> [THE PROBLEM] Reproduce only the lines of the material below that start at the line containing "const plant = new THREE.Group();" and stop at the line containing "obj.parent = None". Keep both end lines.

> [DATA LINES]
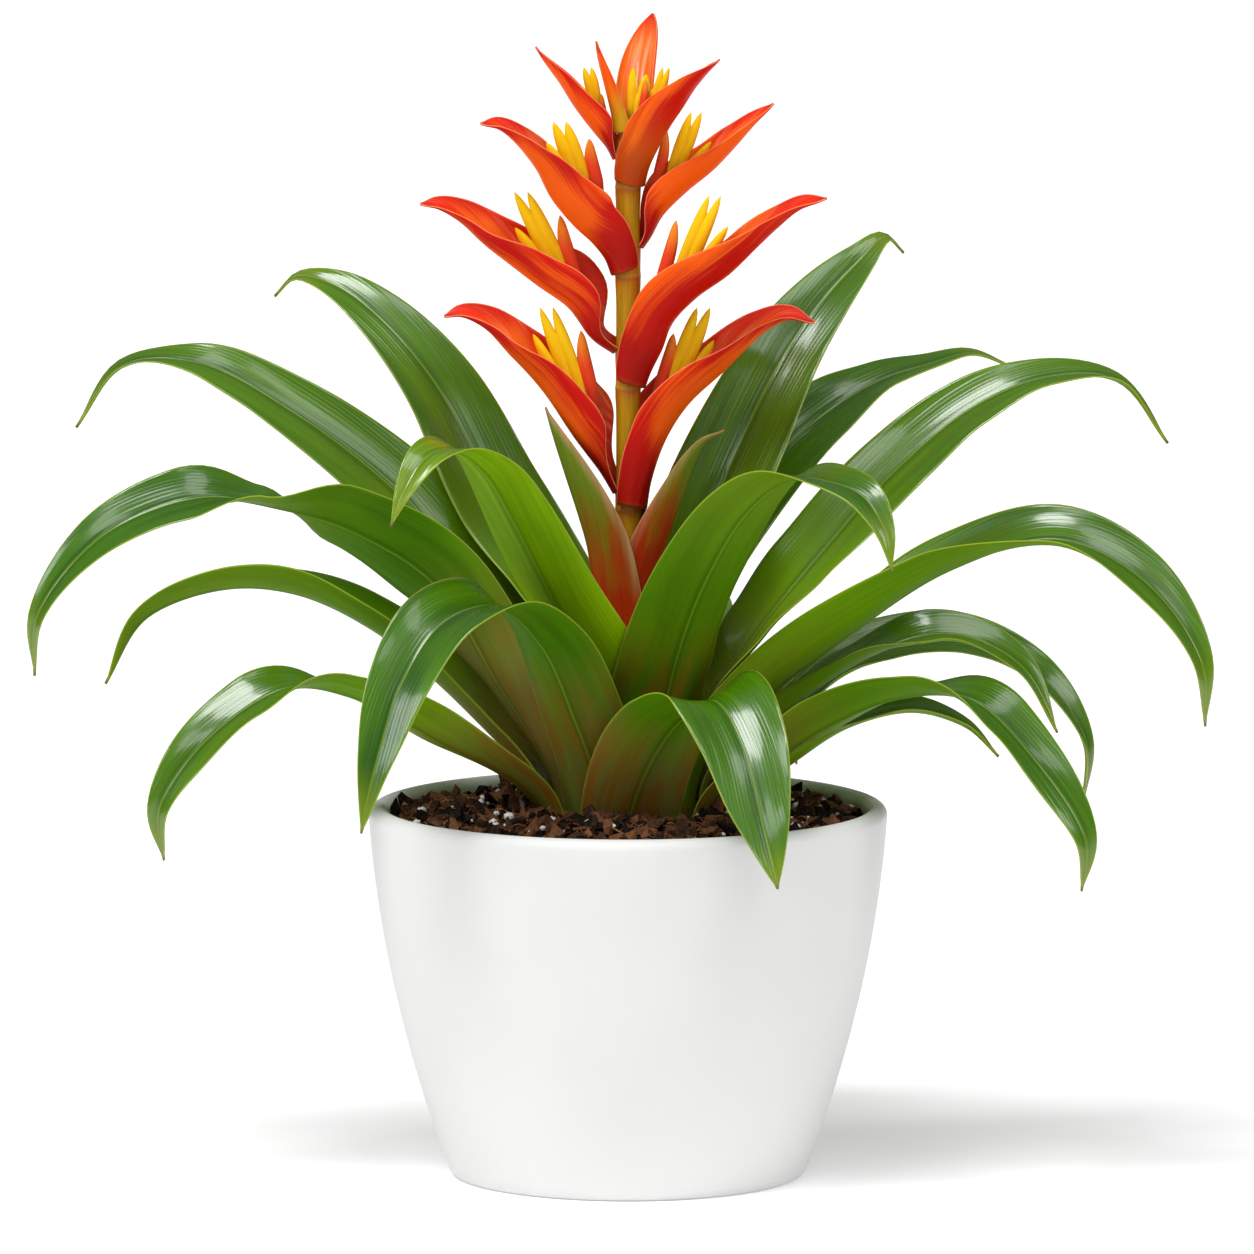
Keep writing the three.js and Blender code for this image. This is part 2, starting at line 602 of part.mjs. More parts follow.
// The flower stem is a little thicker at the node below each bract.
function stemGeometry() {
  const outline = [[0, CORE_TOP + SOIL_GAP], [STEM_NODE_RADIUS, CORE_TOP + SOIL_GAP]];
  const nodeHeights = FLORETS.map((floret) => floret.base).sort((a, b) => a - b);
  for (const height of [200, ...nodeHeights]) {
    outline.push([STEM_NODE_RADIUS, height - 5]);
    outline.push([STEM_RADIUS, height + 3]);
  }
  outline.push([STEM_RADIUS - 0.9, STEM_TOP], [0, STEM_TOP]);
  return lathe(outline, STEM_SIDES);
}

// One petal or calyx tooth: a slim spindle from its root to its tip.
function spindle(root, tip, radius, sides) {
  const direction = tip.clone().sub(root);
  const length = direction.length();
  const outline = [[0, 0], [0.6 * radius, 0], [radius, 0.5 * length], [0.9 * radius, 0.85 * length],
    [0, length]];
  const geometry = lathe(outline, sides);
  geometry.applyQuaternion(
    new THREE.Quaternion().setFromUnitVectors(new THREE.Vector3(0, 0, 1), direction.normalize()),
  );
  geometry.translate(root.x, root.y, root.z);
  return toSolid(geometry);
}

function floretParts(floret) {
  const { base, azimuth, size } = floret;
  const spot = ([reach, height], side = 0) => at(reach + side, base + height, azimuth);
  const root = spot(floret.root);
  const middle = root.clone().lerp(spot(floret.tall), 0.45);
  const trunkTop = root.clone().lerp(spot(floret.tall), 0.8);
  let yellow = spindle(root, trunkTop, 2.2 * size, 6);
  for (const side of [-2.2 * size, 2.2 * size]) {
    yellow = yellow.add(spindle(middle, spot(floret.tall, side), 1.8 * size, 6));
  }
  yellow = yellow.add(spindle(root.clone().lerp(middle, 0.4), spot(floret.short), 1.6 * size, 6));
  const red = spindle(spot(floret.calyxRoot), spot(floret.calyx), 2 * size, 6);
  return { yellow: fromSolid(yellow), red: fromSolid(red) };
}

const plant = new THREE.Group();

function place(name, geometry, kind) {
  const mesh = new THREE.Mesh(geometry, material(kind));
  mesh.name = name;
  plant.add(mesh);
}

place('pot', potGeometry(), 'pot');
place('soil', soilGeometry(), 'soil');
place('core_stem', coreGeometry(), 'core');
place('flower_stem', stemGeometry(), 'stem');
for (const leaf of LEAVES) {
  place(leaf.name, leafGeometry(leaf), 'leaf');
}
for (const bract of SCAPE_BRACTS) {
  place(bract.name, bractGeometry(bract), 'scape');
}
for (const bract of BRACTS) {
  place(bract.name, bractGeometry(bract), 'bract');
}
for (const floret of FLORETS) {
  const { yellow, red } = floretParts(floret);
  place(floret.bract.replace('bract', 'florets'), yellow, 'yellow');
  place(floret.bract.replace('bract', 'calyx'), red, 'calyx');
}

export default plant;
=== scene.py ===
"""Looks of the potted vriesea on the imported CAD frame. Meshes are made in millimetres, then scaled."""

import math
import random

import bpy
import numpy as np
from mathutils import Matrix, Vector


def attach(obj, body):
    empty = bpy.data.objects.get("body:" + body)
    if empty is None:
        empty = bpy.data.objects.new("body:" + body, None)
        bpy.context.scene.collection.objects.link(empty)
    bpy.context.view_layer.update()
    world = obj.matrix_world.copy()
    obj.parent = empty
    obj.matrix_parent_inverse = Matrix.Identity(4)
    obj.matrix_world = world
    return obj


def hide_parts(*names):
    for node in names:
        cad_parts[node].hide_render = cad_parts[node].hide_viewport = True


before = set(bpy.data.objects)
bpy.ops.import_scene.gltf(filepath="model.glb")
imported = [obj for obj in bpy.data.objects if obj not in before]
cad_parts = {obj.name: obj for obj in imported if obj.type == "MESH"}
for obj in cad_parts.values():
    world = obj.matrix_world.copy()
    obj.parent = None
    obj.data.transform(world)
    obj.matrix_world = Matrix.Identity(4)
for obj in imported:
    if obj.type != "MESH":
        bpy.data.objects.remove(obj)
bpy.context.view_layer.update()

MM = 0.001

# Camera, fitted to the photograph: a long lens far away, a little above the plant. Its place is in metres.
CAMERA_DISTANCE = 4.222
CAMERA_HEIGHT = 0.725
CAMERA_PITCH = 7.27
PHOTO_SIZE = 1254
FOCAL_PIXELS = 12597
SENSOR_WIDTH = 36
CENTRE_COLUMN = 628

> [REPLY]
const plant = new THREE.Group();

function place(name, geometry, kind) {
  const mesh = new THREE.Mesh(geometry, material(kind));
  mesh.name = name;
  plant.add(mesh);
}

place('pot', potGeometry(), 'pot');
place('soil', soilGeometry(), 'soil');
place('core_stem', coreGeometry(), 'core');
place('flower_stem', stemGeometry(), 'stem');
for (const leaf of LEAVES) {
  place(leaf.name, leafGeometry(leaf), 'leaf');
}
for (const bract of SCAPE_BRACTS) {
  place(bract.name, bractGeometry(bract), 'scape');
}
for (const bract of BRACTS) {
  place(bract.name, bractGeometry(bract), 'bract');
}
for (const floret of FLORETS) {
  const { yellow, red } = floretParts(floret);
  place(floret.bract.replace('bract', 'florets'), yellow, 'yellow');
  place(floret.bract.replace('bract', 'calyx'), red, 'calyx');
}

export default plant;
=== scene.py ===
"""Looks of the potted vriesea on the imported CAD frame. Meshes are made in millimetres, then scaled."""

import math
import random

import bpy
import numpy as np
from mathutils import Matrix, Vector


def attach(obj, body):
    empty = bpy.data.objects.get("body:" + body)
    if empty is None:
        empty = bpy.data.objects.new("body:" + body, None)
        bpy.context.scene.collection.objects.link(empty)
    bpy.context.view_layer.update()
    world = obj.matrix_world.copy()
    obj.parent = empty
    obj.matrix_parent_inverse = Matrix.Identity(4)
    obj.matrix_world = world
    return obj


def hide_parts(*names):
    for node in names:
        cad_parts[node].hide_render = cad_parts[node].hide_viewport = True


before = set(bpy.data.objects)
bpy.ops.import_scene.gltf(filepath="model.glb")
imported = [obj for obj in bpy.data.objects if obj not in before]
cad_parts = {obj.name: obj for obj in imported if obj.type == "MESH"}
for obj in cad_parts.values():
    world = obj.matrix_world.copy()
    obj.parent = None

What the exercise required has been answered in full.